Supply Reality: Who Really Owns FOGO?
Currently, only ~38% of FOGO’s total supply is in circulation.
That means 62% remains locked under vesting schedules for:
• Core contributors
• Institutional investors
• Advisors
• The Foundation
In practical terms, retail traders on Binance and other exchanges are operating within a relatively small slice of the eventual supply, while insiders collectively control nearly two-thirds of what will exist.
This isn’t hidden. Fogo has been transparent.
But transparency does not automatically equal comfort.
Unlock Timeline: Dates Matter
Some key points investors should not ignore:
• Core contributors: 34%
– 4-year vesting
– 12-month cliff ending January 2027
• Advisors
– First unlock as early as September 2026 (≈7 months away)

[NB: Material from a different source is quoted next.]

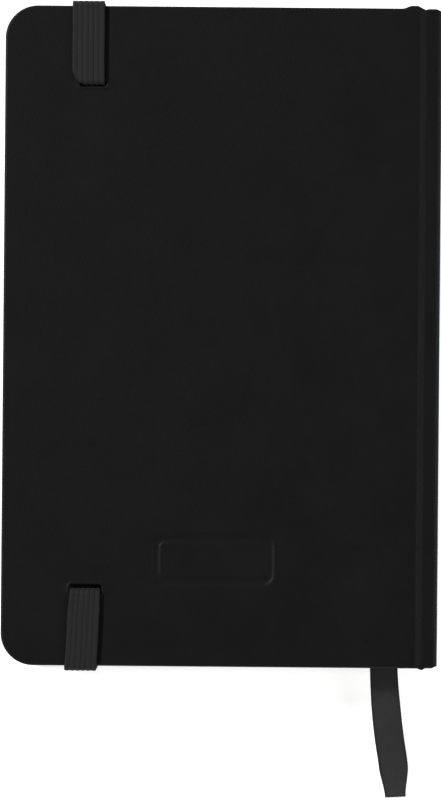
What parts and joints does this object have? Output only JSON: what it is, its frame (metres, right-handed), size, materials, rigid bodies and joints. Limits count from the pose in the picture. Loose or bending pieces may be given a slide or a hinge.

• Institutional investors (e.g. Distributed Global, CMS Holdings): 8.77%
– 4-year vesting
• Foundation allocation
– Partially unlocked at launch
These unlocks are real, scheduled supply events — not theoretical risks.
Staking Yields: Useful, But Not Free
FOGO staking does function reliably.
Rewards are paid on time — tested across multiple epochs.
However, the rewards are inflationary.
New tokens are minted to compensate stakers. If ecosystem activity does not grow fast enough to absorb this inflation, staking returns become cosmetic:
• You earn more tokens
• But each token may be worth less
The staking interface itself is also complex — closer to a Bloomberg terminal than a retail-friendly dashboard — with epoch cycles, weights, and delegation mechanics that can overwhelm inexperienced users.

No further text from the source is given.